Readers of the Times would easily get the impression that settlements reflect an expansionist Israel thanks to this oversimplified line:

Israel seized the land during the 1967 Middle East War and proceeded to build scores of Jewish settlements, now housing hundreds of thousands of Israelis.

To clarify the historical context here, the Six Day War was a preemptive attack on the armies of Egypt and Syria, which had massed their armies on Israel’s borders. Egypt’s closure of the Straits of Tiran was technically a casus belli.  Despite Israeli pleas that Jordan stay out of the fighting, King Hussein’s forces began shelling Israeli positions. Israel counter-attacked, quickly routing the Jordanians from the West Bank.

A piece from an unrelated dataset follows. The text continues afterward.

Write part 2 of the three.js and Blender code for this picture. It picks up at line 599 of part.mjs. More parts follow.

After the war, Israel offered to return the lands it captured in exchange for peace. The gesture was met with the Arab League’s famous Three Noes. The rest is history.

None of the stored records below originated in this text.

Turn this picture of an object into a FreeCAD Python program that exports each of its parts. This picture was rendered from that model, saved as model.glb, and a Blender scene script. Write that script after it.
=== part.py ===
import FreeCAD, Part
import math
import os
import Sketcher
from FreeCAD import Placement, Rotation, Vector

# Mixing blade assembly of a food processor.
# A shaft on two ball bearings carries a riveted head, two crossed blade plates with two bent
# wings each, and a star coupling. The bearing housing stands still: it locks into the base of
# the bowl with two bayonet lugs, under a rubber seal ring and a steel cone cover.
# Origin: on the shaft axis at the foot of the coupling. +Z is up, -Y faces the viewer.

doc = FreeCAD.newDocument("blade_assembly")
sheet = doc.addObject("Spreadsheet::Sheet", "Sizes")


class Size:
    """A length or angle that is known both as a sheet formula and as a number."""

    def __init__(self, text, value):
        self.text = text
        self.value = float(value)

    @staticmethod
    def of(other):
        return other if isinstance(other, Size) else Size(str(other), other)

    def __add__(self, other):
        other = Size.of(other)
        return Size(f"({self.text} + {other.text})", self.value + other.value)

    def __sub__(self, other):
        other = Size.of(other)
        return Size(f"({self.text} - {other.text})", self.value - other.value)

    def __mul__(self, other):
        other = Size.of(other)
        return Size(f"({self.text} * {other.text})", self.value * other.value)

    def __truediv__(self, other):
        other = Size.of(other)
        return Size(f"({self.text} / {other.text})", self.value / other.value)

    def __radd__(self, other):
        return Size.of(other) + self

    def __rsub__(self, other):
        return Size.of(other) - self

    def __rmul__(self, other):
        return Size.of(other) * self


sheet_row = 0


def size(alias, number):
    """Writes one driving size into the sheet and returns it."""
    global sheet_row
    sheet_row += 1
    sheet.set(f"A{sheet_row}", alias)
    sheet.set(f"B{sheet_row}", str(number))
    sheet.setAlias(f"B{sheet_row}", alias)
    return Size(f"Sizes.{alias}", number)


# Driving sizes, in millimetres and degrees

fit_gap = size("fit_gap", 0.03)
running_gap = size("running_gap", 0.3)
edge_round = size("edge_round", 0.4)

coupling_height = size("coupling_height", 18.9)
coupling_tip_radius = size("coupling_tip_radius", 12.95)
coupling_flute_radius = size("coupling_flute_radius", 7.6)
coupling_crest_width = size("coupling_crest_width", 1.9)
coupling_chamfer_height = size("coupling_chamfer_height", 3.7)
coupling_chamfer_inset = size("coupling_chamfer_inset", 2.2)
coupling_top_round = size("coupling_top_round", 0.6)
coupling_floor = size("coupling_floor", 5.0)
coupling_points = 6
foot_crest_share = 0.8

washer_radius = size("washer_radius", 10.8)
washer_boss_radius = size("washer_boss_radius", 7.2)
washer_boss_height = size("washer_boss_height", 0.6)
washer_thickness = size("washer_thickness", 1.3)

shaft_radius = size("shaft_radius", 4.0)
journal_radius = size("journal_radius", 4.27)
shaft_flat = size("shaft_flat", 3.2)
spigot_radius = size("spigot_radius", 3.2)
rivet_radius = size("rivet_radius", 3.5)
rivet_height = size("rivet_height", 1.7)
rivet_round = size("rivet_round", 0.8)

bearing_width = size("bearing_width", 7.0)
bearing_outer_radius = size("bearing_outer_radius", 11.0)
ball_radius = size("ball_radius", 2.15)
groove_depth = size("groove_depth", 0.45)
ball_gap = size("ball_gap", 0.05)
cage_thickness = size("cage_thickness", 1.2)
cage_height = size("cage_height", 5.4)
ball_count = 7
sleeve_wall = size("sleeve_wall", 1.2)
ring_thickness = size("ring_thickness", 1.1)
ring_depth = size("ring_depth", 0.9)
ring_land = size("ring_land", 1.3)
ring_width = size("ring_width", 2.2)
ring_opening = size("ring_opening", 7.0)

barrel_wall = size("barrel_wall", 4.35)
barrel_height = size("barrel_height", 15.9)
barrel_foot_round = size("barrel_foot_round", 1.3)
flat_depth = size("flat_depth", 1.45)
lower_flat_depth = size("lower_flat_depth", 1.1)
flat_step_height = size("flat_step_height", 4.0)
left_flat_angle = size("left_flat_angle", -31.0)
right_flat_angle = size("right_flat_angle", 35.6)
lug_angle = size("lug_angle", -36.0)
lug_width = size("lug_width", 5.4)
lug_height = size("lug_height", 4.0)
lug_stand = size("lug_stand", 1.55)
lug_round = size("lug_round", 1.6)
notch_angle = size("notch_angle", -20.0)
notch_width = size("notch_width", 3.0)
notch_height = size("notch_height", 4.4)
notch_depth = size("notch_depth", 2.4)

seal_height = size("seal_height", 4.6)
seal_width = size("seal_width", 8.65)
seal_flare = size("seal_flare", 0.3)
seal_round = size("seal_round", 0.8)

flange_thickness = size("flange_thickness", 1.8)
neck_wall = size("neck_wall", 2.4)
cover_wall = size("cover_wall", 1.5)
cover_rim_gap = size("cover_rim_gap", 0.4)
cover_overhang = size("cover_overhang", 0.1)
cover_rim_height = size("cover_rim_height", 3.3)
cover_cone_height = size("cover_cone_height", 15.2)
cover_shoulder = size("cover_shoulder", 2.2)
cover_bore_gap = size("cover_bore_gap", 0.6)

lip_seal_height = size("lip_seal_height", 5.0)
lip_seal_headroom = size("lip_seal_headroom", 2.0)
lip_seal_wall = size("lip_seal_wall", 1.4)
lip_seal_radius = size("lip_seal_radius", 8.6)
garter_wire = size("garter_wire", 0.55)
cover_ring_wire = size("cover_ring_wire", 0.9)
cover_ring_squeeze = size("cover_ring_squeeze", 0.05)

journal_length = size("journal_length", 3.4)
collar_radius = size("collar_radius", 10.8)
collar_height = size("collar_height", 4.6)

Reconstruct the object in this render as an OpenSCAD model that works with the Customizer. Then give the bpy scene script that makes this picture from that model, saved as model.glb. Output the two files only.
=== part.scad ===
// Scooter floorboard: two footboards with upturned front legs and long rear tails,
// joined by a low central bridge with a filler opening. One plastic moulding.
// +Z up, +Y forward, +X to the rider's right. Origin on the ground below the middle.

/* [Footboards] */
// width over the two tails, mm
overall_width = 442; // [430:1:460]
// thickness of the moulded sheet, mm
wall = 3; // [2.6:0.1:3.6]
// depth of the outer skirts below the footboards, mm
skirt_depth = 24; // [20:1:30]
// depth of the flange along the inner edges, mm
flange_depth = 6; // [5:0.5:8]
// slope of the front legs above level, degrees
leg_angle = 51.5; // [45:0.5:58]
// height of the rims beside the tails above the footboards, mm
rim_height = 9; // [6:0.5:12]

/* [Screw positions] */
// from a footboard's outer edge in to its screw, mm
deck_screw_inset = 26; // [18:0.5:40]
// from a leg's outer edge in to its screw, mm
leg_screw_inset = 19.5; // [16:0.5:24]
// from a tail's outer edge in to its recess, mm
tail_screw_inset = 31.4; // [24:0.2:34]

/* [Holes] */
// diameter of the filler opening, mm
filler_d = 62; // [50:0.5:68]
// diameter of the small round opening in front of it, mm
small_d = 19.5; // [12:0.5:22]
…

That’s a far cry from the Times’ description of simply “seized.”

Jordan Valley map

The Legal Context

Wilkinson’s very next sentence further twists the context, this time in terms of settlements’ legality:

The settlements are widely considered illegal under international law.

As we pointed out before, blanket statements that settlements are illegal according to international law are not only not true, they prejudice readers. While most of the world views settlements as illegal, Israel has a compelling legal argument, which, yet again, the Times doesn’t see fit to acknowledge:

  • The Jewish people have historical ties to the West Bank.
  • Before Jordan seized the West Bank in 1948, Jews lived in the West Bank and privately owned land.
  • Jordan never had sovereignty over the West Bank, which means the territory cannot be considered “occupied.”
  • Settlements don’t displace Palestinians, nor does the Jewish population preclude territorial compromise.
  • Settlements do not violate the Fourth Geneva Convention.
  • The Palestinians accepted the existence of settlements by signing the Oslo accords.

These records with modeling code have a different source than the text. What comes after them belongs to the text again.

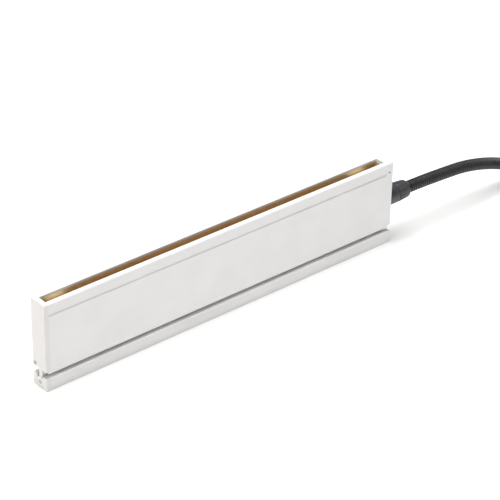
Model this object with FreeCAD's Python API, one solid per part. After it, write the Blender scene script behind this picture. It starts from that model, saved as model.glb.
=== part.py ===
"""Slim heat lamp: a bright quartz tube in a long aluminium housing that tilts on a mounting rail.

Millimetres. X runs along the lamp towards the cable gland, Y from the front face to the rear face,
and Z up from the face of the rail that is bolted to a shelf. The origin is the middle of that face.
"""

import math
import os

import FreeCAD
import Part

# ---- driving sizes: overall -------------------------------------------------------------------
LENGTH = 500.0  # over both end plates, and over both rail caps
DEPTH = 24.0  # front face to rear face, housing and rail alike
HEIGHT = 108.0  # rail underside to the rim of the slot

# ---- mounting rail ----------------------------------------------------------------------------
RAIL_HEIGHT = 15.5
RAIL_EDGE_R = 1.0
RAIL_CAP_T = 6.0
AXIS_HEIGHT = 7.2  # tilt axis above the shelf face
TILT_DEG = 15.0  # each way
TILT_SPARE_DEG = 3.0  # how much further the rail's mouth opens
SHELF_BOLT_SPACING = 360.0
SHELF_BOLT_ROW = 17.0  # between the front and the rear row
SHELF_BOLT_TAP_R = 1.65  # M4 tapping size
SHELF_BOLT_DEPTH = 9.0
LOCK_SCREW_SPACING = 300.0
LOCK_SCREW_R = 2.0
LOCK_SCREW_SUNK = 0.4  # its outer end below the rail's rear face
LOCK_SOCKET_R = 1.0
LOCK_SOCKET_DEPTH = 2.0
LINER_T = 1.0
LINER_LEFT_T = 0.5  # liner left under a tilt-lock screw
CAP_PEG_R = 1.3
CAP_PEG_LENGTH = 8.0
CAP_PEG_HEIGHT = 12.6
CAP_PEG_IN = 2.9  # from the front or rear face
WASHER_R = 6.0
WASHER_T = 0.9
WASHER_SEAT_LEFT = 1.3  # counterbore floor past the left cap's outer face
WASHER_SEAT_RIGHT = 3.4  # the same for the right cap
BEAD_SCREW_R = 1.5
BEAD_SCREW_HEAD_R = 2.7
BEAD_SCREW_HEAD_T = 0.25
BEAD_SCREW_LENGTH = 11.0
BEAD_HOLE_DEPTH = 14.0

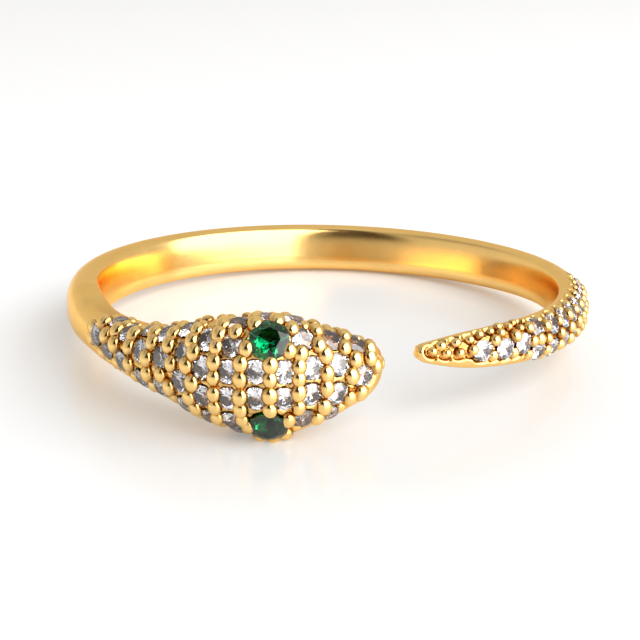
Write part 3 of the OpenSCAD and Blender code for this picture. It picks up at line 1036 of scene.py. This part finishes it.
# Room: the brightness of its walls by height, and of its left wall, which is dimmer high up
WALL_HEIGHTS = [(0.0, (0.74, 0.73, 0.72, 1)), (0.4, (0.7, 0.69, 0.68, 1)), (1.0, (0.74, 0.74, 0.74, 1))]
LEFT_HEIGHTS = [(0.0, (0.84, 0.83, 0.82, 1)), (0.45, (0.7, 0.69, 0.67, 1)), (0.7, (0.4, 0.4, 0.4, 1))]
LEFT_SPAN = {"From Min": -0.1, "From Max": -0.7}
# Dark panel: the way to it, its half width low down and high up, and how its edges fade
PANEL_AZIMUTH = math.radians(-14.0)
PANEL_COLOUR = (0.05, 0.035, 0.025, 1)
PANEL_WIDTHS = {"From Min": 0.0, "From Max": 0.95, "To Min": 0.62, "To Max": 0.12}
PANEL_SIDES = {"From Min": -0.08, "From Max": 0.08}
PANEL_AHEAD = {"From Min": 0.0, "From Max": 0.2}
PANEL_FOOT = {"From Min": 0.14, "From Max": 0.3}


def panel_share(tree, way, height):
    """1 where the way meets the dark panel, which narrows upwards, and 0 beside it."""
    facing = (math.sin(PANEL_AZIMUTH), -math.cos(PANEL_AZIMUTH), 0)
    beside = (math.cos(PANEL_AZIMUTH), math.sin(PANEL_AZIMUTH), 0)
    front = node(tree, "ShaderNodeVectorMath", {0: way, 1: facing}, operation="DOT_PRODUCT")
    across = node(tree, "ShaderNodeVectorMath", {0: way, 1: beside}, operation="DOT_PRODUCT")
    off_middle = maths(tree, "ABSOLUTE", across.outputs["Value"])
    inside = maths(tree, "SUBTRACT", span(tree, height, PANEL_WIDTHS), off_middle)
    ahead = span(tree, front.outputs["Value"], PANEL_AHEAD)
    shown = maths(tree, "MULTIPLY", span(tree, inside, PANEL_SIDES), ahead)
    return maths(tree, "MULTIPLY", shown, span(tree, height, PANEL_FOOT))


def add_room():
    """A pale room with one dark panel behind the camera, to its left."""
    world = bpy.data.worlds.new("studio_room")
    bpy.context.scene.world = world
    world.use_nodes = True
    tree = world.node_tree
    tree.nodes.clear()
    way = node(tree, "ShaderNodeTexCoord").outputs["Generated"]
    split = node(tree, "ShaderNodeSeparateXYZ", {"Vector": way})
    height = split.outputs["Z"]
    leftwards = span(tree, split.outputs["X"], LEFT_SPAN)
    walls = mix_colours(tree, leftwards, ramp(tree, height, WALL_HEIGHTS), ramp(tree, height, LEFT_HEIGHTS))
    room = mix_colours(tree, panel_share(tree, way, height), walls, PANEL_COLOUR)
    back = node(tree, "ShaderNodeBackground", {"Color": room, "Strength": 1.0})
    out = node(tree, "ShaderNodeOutputWorld")
    tree.links.new(back.outputs[0], out.inputs["Surface"])


# Floor, in metres: painted a darker grey under the ring as painted shade, and glowing everywhere a little and
# there a little more and warmer, as painted light that lifts its shadow; paler from GLOW_FROM to GLOW_TO
FLOOR_HALF = 1.5
GLOW_MIDDLE = (0, -0.004, 0)
GLOW_FROM = 0.009
GLOW_TO = 0.017
FLOOR_PAINTED_SHADE = [(0.0, (0.57, 0.575, 0.58, 1)), (1.0, (0.95, 0.95, 0.95, 1))]
FLOOR_PAINTED_GLOW = [(0.0, (0.26, 0.25, 0.235, 1)), (1.0, (0.06, 0.06, 0.06, 1))]
FLOOR_ROUGHNESS = 0.25


def add_floor():
    corners = [(x * FLOOR_HALF, y * FLOOR_HALF, 0) for x, y in ((-1, -1), (1, -1), (1, 1), (-1, 1))]
    floor = mesh_piece("floor", corners, [(0, 1, 2, 3)])
    material, tree, shader = shader_of("pale_floor")
    place = node(tree, "ShaderNodeTexCoord").outputs["Object"]
    away = node(tree, "ShaderNodeVectorMath", {0: place, 1: GLOW_MIDDLE}, operation="DISTANCE")
    spread = span(tree, away.outputs["Value"], {"From Min": GLOW_FROM, "From Max": GLOW_TO})
    # Painted shade: the floor's colour is darker near the ring
    tree.links.new(ramp(tree, spread, FLOOR_PAINTED_SHADE), shader.inputs["Base Color"])
    # Painted light: the floor glows, more near the ring, though it is no lamp
    tree.links.new(ramp(tree, spread, FLOOR_PAINTED_GLOW), shader.inputs["Emission Color"])
    shader.inputs["Emission Strength"].default_value = 1.0
    shader.inputs["Roughness"].default_value = FLOOR_ROUGHNESS
    shader.inputs["Specular IOR Level"].default_value = 0.5
    floor.data.materials.append(material)


# Sets of beads: broad ones on the head, smaller ones on the tail
# Each row: name, places, width, seed, stretch, lean, unevenness
BEAD_SETS = [
    ["setting_beads", HEAD_BEAD_PLACES, 1.1 * BEAD_D, 3, 1.18, 0.16, 0.07],
    ["edge_beads", HEAD_LOW_PLACES, BEAD_D, 4, 1.1, 0.16, 0.07],
    ["crest_beads", CREST_PLACES, BEAD_D, 6, 1.0, 0.45, 0.16],
    ["tail_beads", TAIL_BEAD_PLACES, 0.9 * BEAD_D, 8, 1.0, 0.24, 0.12],
    ["tail_edge_beads", TAIL_LOW_PLACES, 0.85 * BEAD_D, 10, 1.0, 0.24, 0.12],
    ["tail_grains", GRAIN_PLACES, 0.9 * GRAIN_D, 5, 0.9, 0.4, 0.2],
]
# Sets of stones: those of the head fill the play that their seats have
# Each row: name, places, width, finish, seed, slot, CAD node
STONE_SETS = [
    ["head_pave", HEAD_SEATS, 1.04 * STONE_D, CLEAR_STONE, 7, "clear_stone", "head_stones"],
    ["tail_pave", TAIL_SEATS, STONE_D, CLEAR_STONE, 9, "clear_stone", "tail_stones"],
    ["upper_eye", EYE_SEATS[:1], EYE_D, GREEN_STONE, 11, "green_stone", "eye_upper"],
    ["lower_eye", EYE_SEATS[1:], EYE_D, SHADED_GREEN_STONE, 12, "green_stone", "eye_lower"],
]

# The script's work
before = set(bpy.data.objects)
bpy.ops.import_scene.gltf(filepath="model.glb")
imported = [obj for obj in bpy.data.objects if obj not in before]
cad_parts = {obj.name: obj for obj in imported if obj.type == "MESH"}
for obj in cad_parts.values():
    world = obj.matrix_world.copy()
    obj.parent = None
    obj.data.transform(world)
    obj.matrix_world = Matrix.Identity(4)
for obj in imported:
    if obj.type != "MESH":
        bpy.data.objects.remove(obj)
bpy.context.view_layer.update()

add_camera()
add_room()
add_floor()
add_softbox("right_softbox", azimuth=56, elevation=30, away=0.3, size=(0.46, 0.4), power=1.9)
bpy.context.scene.view_settings.view_transform = "Standard"

pieces = [(build_body(), "gold", "band")]
bead = bead_shape()
stone = brilliant()
for name, stands, width, *variation in BEAD_SETS:
    pieces.append((set_on(name, bead, stands, width, BEAD_GOLD, *variation), "gold", "band"))
for name, stands, width, finish, seed, slot, cad_node in STONE_SETS:
    pieces.append((set_on(name, stone, stands, width, finish, seed), slot, cad_node))
for shape in (bead, stone):
    bpy.data.objects.remove(shape)
for piece, slot, cad_node in pieces:
    dress(piece, slot, cad_node)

For a fuller explanation of Israeli arguments for the legality of settlements, see Eugene Kontorovich, Mitchell Bard, Eugene Rostow, Moshe Dann and Jeffrey Helmreich.

The issue of annexing the Jordan Valley and a number of West Bank settlements as suggested by the US is complex, and Israelis are divided.

But if readers are to make informed judgments, the Los Angeles Times will have to do a better job than this of filling in the context.